── SUPPLIED DATA ──

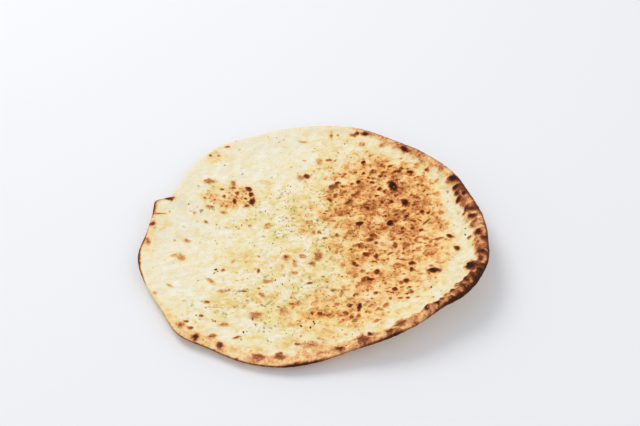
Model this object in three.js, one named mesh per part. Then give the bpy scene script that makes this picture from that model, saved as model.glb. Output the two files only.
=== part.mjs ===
// A large hand-stretched naan: one thin, leavened flatbread, baked in one piece.
// It lies on a flat middle and rises like a very shallow dish. The rim is a thick, puffed
// roll on the +X side and thins to a plain edge on the -X side, where a small flap was pinched.
// Millimetres, +Z up. The origin is under the middle of the bread, on the surface it lies on.

import * as THREE from 'three';

// Thickness of the stretched dough away from the rim.
const SHEET_THICKNESS = 4;
// The middle of the underside that lies flat.
const FOOT_RADIUS = 72;
// How late the dish rises: 1 is a straight cone, larger keeps the middle flat for longer.
const DISH_POWER = 1.9;
// A rim roll is this much wider than it is thick.
const ROLL_EXTRA_WIDTH = 5;
// Share of the roll's width, from the edge, that keeps its full thickness.
const ROLL_CREST = 0.35;

// The rim, anticlockwise from +X: [angle in degrees, radius, height of the edge, edge thickness].
const RIM = [
  [0, 163, 26, 12],
  [12, 158, 25, 12],
  [26, 156, 22, 11],
  [40, 152, 19, 9],
  [54, 149, 16, 7],
  [70, 151, 14, 6],
  [86, 150, 12, 5],
  [103, 148, 12, 4],
  [117, 148, 12, 4],
  [129, 154, 12, 4],
  [142, 152, 12, 4],
  [153, 148, 13, 4],
  [160.5, 145.5, 15, 4],
  [163, 146.2, 16, 4],
  [165, 153, 17, 4],
  [166.6, 159, 17, 4],
  [169, 158.4, 17, 4],
  [174, 156.8, 16, 4],
  [181, 159.4, 14, 4],
  [190, 167, 12, 4],
  [200, 166, 11, 4],
  [213, 163, 9, 4],
  [224, 166, 8, 5],
  [234, 159, 7, 5],
  [247, 156, 6, 5],
  [260, 152, 7, 5],
  [272, 146, 10, 6],
  [284, 142, 15, 7],
  [296, 145, 21, 9],
  [307, 149, 25, 10],
  [318, 153, 28, 11],
  [328, 163, 29, 12],
  [341, 168, 28, 13],
  [352, 165, 27, 13],
];

// Broad, low swells where gas lifted the top: [x, y, radius, rise].
const SWELLS = [
  [-70, 55, 60, 1.6],
  [85, 25, 55, 1.8],
  [60, -55, 45, 1.2],
  [-50, -65, 50, 1.2],
  [10, 100, 40, 1.0],
];

// Mesh fineness: spokes between two rim stations, and where the rings lie.
const SPOKES_PER_STATION = 4;
// Rings on the roll, as a share of the roll's width, counted in from the edge.
const TOP_ROLL_RINGS = [0.04, 0.14, 0.32, 0.55, 0.8, 1.05, 1.4];
const BOTTOM_ROLL_RINGS = [0.04, 0.14, 0.32, 0.9];
// Rings inside the roll, as a share of the way from the centre to the last roll ring.
const TOP_INNER_RINGS = [0.92, 0.82, 0.71, 0.59, 0.46, 0.32, 0.18];
// Rings on the rising underside, as a share of the way from the foot to the last roll ring.
const BOTTOM_INNER_RINGS = [0.78, 0.52, 0.26, 0];

function smoothFall(x) {
  const t = THREE.MathUtils.clamp(x, 0, 1);
  return 0.5 + 0.5 * Math.cos(Math.PI * t);
}

// Every spoke runs from the centre to a point of one smooth closed rim curve.
function makeSpokes() {
  const rimPoints = [];
  const thicknessPoints = [];
  for (const [degrees, radius, height, thickness] of RIM) {
    const angle = THREE.MathUtils.degToRad(degrees);
    rimPoints.push(new THREE.Vector3(radius * Math.cos(angle), radius * Math.sin(angle), height));
    thicknessPoints.push(new THREE.Vector3(thickness, 0, 0));
  }
  const rimCurve = new THREE.CatmullRomCurve3(rimPoints, true, 'catmullrom', 0.5);
  const thicknessCurve = new THREE.CatmullRomCurve3(thicknessPoints, true, 'catmullrom', 0.5);
  const count = RIM.length * SPOKES_PER_STATION;
  const spokes = [];
  for (let i = 0; i < count; i += 1) {
    const point = rimCurve.getPoint(i / count);
    const thickness = thicknessCurve.getPoint(i / count).x;
    const radius = Math.hypot(point.x, point.y);
    spokes.push({
      cos: point.x / radius,
      sin: point.y / radius,
      radius,
      thickness,
      lift: point.z - thickness / 2,
      rollWidth: thickness + ROLL_EXTRA_WIDTH,
    });
  }
  return spokes;
}

function dishRise(spoke, radius) {
  const share = (radius - FOOT_RADIUS) / (spoke.radius - FOOT_RADIUS);
  return spoke.lift * Math.max(0, share) ** DISH_POWER;
}

// Full thickness before the edge is rounded over.
function fullThickness(spoke, inset) {
  const past = (inset / spoke.rollWidth - ROLL_CREST) / (1 - ROLL_CREST);
  return SHEET_THICKNESS + (spoke.thickness - SHEET_THICKNESS) * smoothFall(past);
}

// 0 at the very edge, rising in a quarter circle to 1 half a thickness in.
function edgeRounding(spoke, inset) {
  const past = Math.max(0, 1 - inset / (spoke.thickness / 2));
  return Math.sqrt(1 - past * past);
}

function swellRise(x, y) {
  let rise = 0;
  for (const [centreX, centreY, radius, height] of SWELLS) {
    rise += height * smoothFall(Math.hypot(x - centreX, y - centreY) / radius);
  }
  return rise;
}

// Bottom and top of the bread on one spoke, this far in from the edge.
function section(spoke, inset) {
  const radius = spoke.radius - inset;
  const x = radius * spoke.cos;
  const y = radius * spoke.sin;
  const full = fullThickness(spoke, inset);
  const thickness = full * edgeRounding(spoke, inset);
  const bottom = dishRise(spoke, radius) + (full - thickness) / 2;
  const swell = swellRise(x, y) * edgeRounding(spoke, inset);
  return { x, y, bottom, top: bottom + thickness + swell };
}

// One ring of vertices; insetOf gives each spoke's distance in from the edge.
function addRing(positions, spokes, insetOf, side) {
  const first = positions.length / 3;
  for (const spoke of spokes) {
    const point = section(spoke, insetOf(spoke));
    positions.push(point.x, point.y, point[side]);
  }
  return first;
}

function addCentre(positions, side) {
  const first = positions.length / 3;
  const height = side === 'top' ? SHEET_THICKNESS + swellRise(0, 0) : 0;
  positions.push(0, 0, height);
  return first;
}

// Faces between two rings of one side of the bread.
function stitchRings(indices, outer, inner, count, facesUp) {
  for (let i = 0; i < count; i += 1) {
    const next = (i + 1) % count;
    const quad = [outer + i, outer + next, inner + next, inner + i];
    if (!facesUp) {
      quad.reverse();
    }
    indices.push(quad[0], quad[1], quad[2]);
    indices.push(quad[0], quad[2], quad[3]);
  }
}

function closeMiddle(indices, ring, centre, count, facesUp) {
  for (let i = 0; i < count; i += 1) {
    const next = (i + 1) % count;
    const face = facesUp ? [ring + i, ring + next, centre] : [ring + next, ring + i, centre];
    indices.push(...face);
  }
}

// Distances in from the edge for each ring of one side, from the rim to the middle.
function topInsets() {
  const lastRoll = TOP_ROLL_RINGS.at(-1);
  const onRoll = TOP_ROLL_RINGS.map((share) => (spoke) => share * spoke.rollWidth);
  const inside = TOP_INNER_RINGS.map((share) => (spoke) => {
    const inner = spoke.radius - lastRoll * spoke.rollWidth;
    return spoke.radius - share * inner;
  });
  return [...onRoll, ...inside];
}

function bottomInsets() {
  const lastRoll = BOTTOM_ROLL_RINGS.at(-1);
  const onRoll = BOTTOM_ROLL_RINGS.map((share) => (spoke) => share * spoke.rollWidth);
  const rising = BOTTOM_INNER_RINGS.map((share) => (spoke) => {
    const span = spoke.radius - lastRoll * spoke.rollWidth - FOOT_RADIUS;
    return spoke.radius - (FOOT_RADIUS + share * span);
  });
  return [...onRoll, ...rising];
}

function addSide(positions, indices, spokes, edgeRing, insets, side) {
  const facesUp = side === 'top';
  let outer = edgeRing;
  for (const insetOf of insets) {
    const inner = addRing(positions, spokes, insetOf, side);
    stitchRings(indices, outer, inner, spokes.length, facesUp);
    outer = inner;
  }
  const centre = addCentre(positions, side);
  closeMiddle(indices, outer, centre, spokes.length, facesUp);
}

function breadGeometry() {
  const spokes = makeSpokes();
  const positions = [];
  const indices = [];
  const edgeRing = addRing(positions, spokes, () => 0, 'top');
  addSide(positions, indices, spokes, edgeRing, topInsets(), 'top');
  addSide(positions, indices, spokes, edgeRing, bottomInsets(), 'bottom');
  const geometry = new THREE.BufferGeometry();
  geometry.setAttribute('position', new THREE.Float32BufferAttribute(positions, 3));
  geometry.setIndex(indices);
  geometry.computeBoundingBox();
  const middle = geometry.boundingBox.getCenter(new THREE.Vector3());
  geometry.translate(-middle.x, -middle.y, 0);
  geometry.computeVertexNormals();
  return geometry;
}

function makeNaan() {
  const crust = new THREE.MeshStandardMaterial({ color: 0xe6cf9c, roughness: 0.85, metalness: 0 });
  crust.name = 'bread';
  const naan = new THREE.Mesh(breadGeometry(), crust);
  naan.name = 'naan_bread';
  return naan;
}

const part = new THREE.Group();
part.add(makeNaan());

export default part;
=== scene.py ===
"""A large hand-stretched naan: a thin flatbread with a charred, puffed rim and toasted blisters."""

import math

import bpy
import numpy as np
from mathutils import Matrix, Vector
from mathutils.bvhtree import BVHTree


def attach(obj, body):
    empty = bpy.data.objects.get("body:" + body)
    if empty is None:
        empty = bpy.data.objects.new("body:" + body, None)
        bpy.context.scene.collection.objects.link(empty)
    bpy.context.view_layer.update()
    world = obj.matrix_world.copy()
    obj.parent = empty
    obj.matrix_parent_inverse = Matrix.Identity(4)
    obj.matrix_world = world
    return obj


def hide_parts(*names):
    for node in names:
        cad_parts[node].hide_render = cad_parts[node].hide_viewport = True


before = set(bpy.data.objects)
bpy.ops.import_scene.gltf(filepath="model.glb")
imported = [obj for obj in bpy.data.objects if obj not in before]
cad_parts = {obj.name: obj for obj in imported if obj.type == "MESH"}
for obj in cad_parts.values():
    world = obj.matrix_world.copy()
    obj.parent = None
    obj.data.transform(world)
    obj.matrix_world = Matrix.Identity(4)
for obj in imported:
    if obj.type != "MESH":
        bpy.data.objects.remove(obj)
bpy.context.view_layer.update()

MM = 0.001
BREAD_NODE = "naan_bread"

# Mesh fineness: rings from the middle to the outermost edge, and how many corners each ring gains.
TOP_RINGS = 140
TOP_RING_GAIN = 6
UNDER_RINGS = 70
UNDER_RING_GAIN = 12
EDGE_COUNT = TOP_RINGS * TOP_RING_GAIN
# The direction of every corner of the outermost edge, in turns from +X.
DIRECTIONS = np.arange(EDGE_COUNT) / EDGE_COUNT

# How the solid's edge is found: a radius that is surely outside it, how often the span from the
# middle is halved, and how far inside the edge the rays then stay, so that they meet the solid.
OUTSIDE_RADIUS = 0.3
HALVINGS = 18
RAY_MARGIN = 0.02 * MM
# How far in from the edge the thickness of the lip is read.
LIP_PROBE = 4 * MM
# How far the solid's flats are smoothed over: round the bread, in corners of the edge.
OUTLINE_BLUR = 1.0
HEIGHT_BLUR = 3.5
# The same from the edge inwards, in rings: little on the lip, more on the sheet.
LIP_BLUR_RINGS = 0.8
SHEET_BLUR_RINGS = 5.0
# How far in from the edge the lip's smoothing begins to give way, and the sheet's is whole.
LIP_ENDS = 20 * MM
SHEET_BEGINS = 32 * MM

# ---------------------------------------------------------------------------------------------
# What the oven did, in millimetres from the middle of the bread, seen from above.

# Broad toasted areas: x, y, half width, half depth, turn in degrees, how toasted.
HEAT = [
    (74, 54, 68, 62, 0, 0.41),
    (62, -22, 62, 54, 0, 0.30),
    (92, 16, 36, 32, 0, 0.06),
    (6, -44, 44, 28, 0, 0.05),
    (50, -25, 24, 17, 0, 0.18),
    (122, -20, 24, 52, 0, 0.10),
    (48, -77, 80, 36, 8, 0.29),
    (114, 2, 44, 84, 0, 0.19),
    (14, 32, 52, 70, 0, 0.15),
    (74, 47, 30, 26, 0, 0.16),
    (100, 75, 24, 17, -30, 0.12),
    (26, 28, 28, 24, 0, 0.12),
    (32, 98, 56, 24, -4, 0.13),
    (78, 96, 40, 18, -30, 0.05),
    (22, -104, 60, 22, 0, 0.18),
    (-34, 22, 70, 62, 0, 0.08),
    (-82, 52, 34, 22, 0, 0.32),
    (-66, -34, 34, 22, 0, 0.17),
    (-20, -36, 30, 26, 0, 0.16),
    (-46, -84, 74, 32, -6, 0.16),
    (0, -132, 120, 22, 0, 0.12),
    (0, -124, 30, 15, 0, 0.08),
    (-104, -112, 42, 18, -32, 0.12),
    (-148, 16, 14, 18, 0, 0.10),
    (-156, -12, 10, 22, 8, 0.10),
    (-100, 104, 14, 12, 0, 0.18),
    (34, 128, 50, 22, -10, 0.10),
]

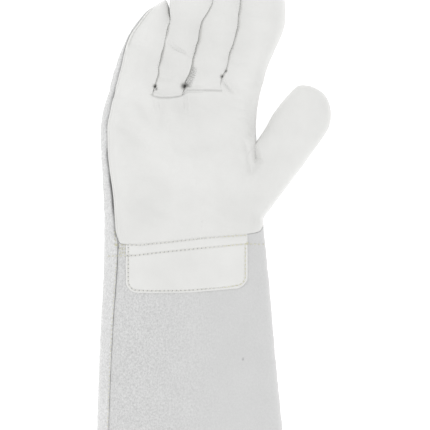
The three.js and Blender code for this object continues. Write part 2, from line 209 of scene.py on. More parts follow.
FINGERS = {
    # left and right outline, the tip, the length of the rounded end, half gusset on the left and on the right
    "little": (LEFT, LITTLE_RING, 180.8, 9.0, 0.0, SIDE_RIGHT),
    "ring": (LITTLE_RING, RING_MIDDLE, 197.5, 13.0, SIDE_LEFT, SIDE_RIGHT),
    "middle": (RING_MIDDLE, MIDDLE_INDEX, 204.0, 12.0, SIDE_LEFT, SIDE_RIGHT),
    "index": (MIDDLE_INDEX, RIGHT, 198.5, 18.0, SIDE_LEFT, 0.0),
}


def hinge(name):
    """Centre of a joint in millimetres, its axis, and the way its moving side points at rest."""
    joint = JOINTS[name]
    axis = np.array(joint["axis"], float)
    return np.array(joint["pos_m"]) / MM, axis, np.array([-axis[1], axis[0], 0.0])


THUMB_CENTRE, THUMB_AXIS, THUMB_AHEAD = hinge("thumb_bend")
THUMB_LEFT = curve((-60, -19), (-10, -19.2), (2, -19.6), (14, -20.4), (27, -22.2), (35, -22.3), (50, -21.2),
                   (62, -19.4))
THUMB_RIGHT = curve((-60, 19.4), (0, 19.4), (30, 18.9), (42, 18.2), (52, 16.5), (62, 14))
THUMB_TIP = 61.5
THUMB_MIDDLE = -3.0            # where its tip lies across it
THUMB_DOME_LEFT, THUMB_DOME_RIGHT = 11.0, 24.0
THUMB_BORDER = -10.0           # where the thumb's own leather begins, before its hinge


def thumb_frame(x, y):
    """Across and along the thumb, from its hinge."""
    dx, dy = x - THUMB_CENTRE[0], y - THUMB_CENTRE[1]
    return dx * THUMB_AXIS[0] + dy * THUMB_AXIS[1], dx * THUMB_AHEAD[0] + dy * THUMB_AHEAD[1]


def rounding(place, tip, dome):
    """Share of the full width left at a place near a fingertip: 1 before the dome, 0 at the tip, an oval
    between."""
    into = np.clip((place - (tip - dome)) / dome, 0, 1)
    return np.sqrt(np.clip(1 - into**2.3, 0, 1))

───

- DIRECTION
Give back exactly the lines from the line that has "geometry.computeBoundingBox();" to the line that has "imported = [obj", both included, and leave out all others.

- SOLUTION FOR THIS TASK
  geometry.computeBoundingBox();
  const middle = geometry.boundingBox.getCenter(new THREE.Vector3());
  geometry.translate(-middle.x, -middle.y, 0);
  geometry.computeVertexNormals();
  return geometry;
}

function makeNaan() {
  const crust = new THREE.MeshStandardMaterial({ color: 0xe6cf9c, roughness: 0.85, metalness: 0 });
  crust.name = 'bread';
  const naan = new THREE.Mesh(breadGeometry(), crust);
  naan.name = 'naan_bread';
  return naan;
}

const part = new THREE.Group();
part.add(makeNaan());

export default part;
=== scene.py ===
"""A large hand-stretched naan: a thin flatbread with a charred, puffed rim and toasted blisters."""

import math

import bpy
import numpy as np
from mathutils import Matrix, Vector
from mathutils.bvhtree import BVHTree


def attach(obj, body):
    empty = bpy.data.objects.get("body:" + body)
    if empty is None:
        empty = bpy.data.objects.new("body:" + body, None)
        bpy.context.scene.collection.objects.link(empty)
    bpy.context.view_layer.update()
    world = obj.matrix_world.copy()
    obj.parent = empty
    obj.matrix_parent_inverse = Matrix.Identity(4)
    obj.matrix_world = world
    return obj


def hide_parts(*names):
    for node in names:
        cad_parts[node].hide_render = cad_parts[node].hide_viewport = True


before = set(bpy.data.objects)
bpy.ops.import_scene.gltf(filepath="model.glb")
imported = [obj for obj in bpy.data.objects if obj not in before]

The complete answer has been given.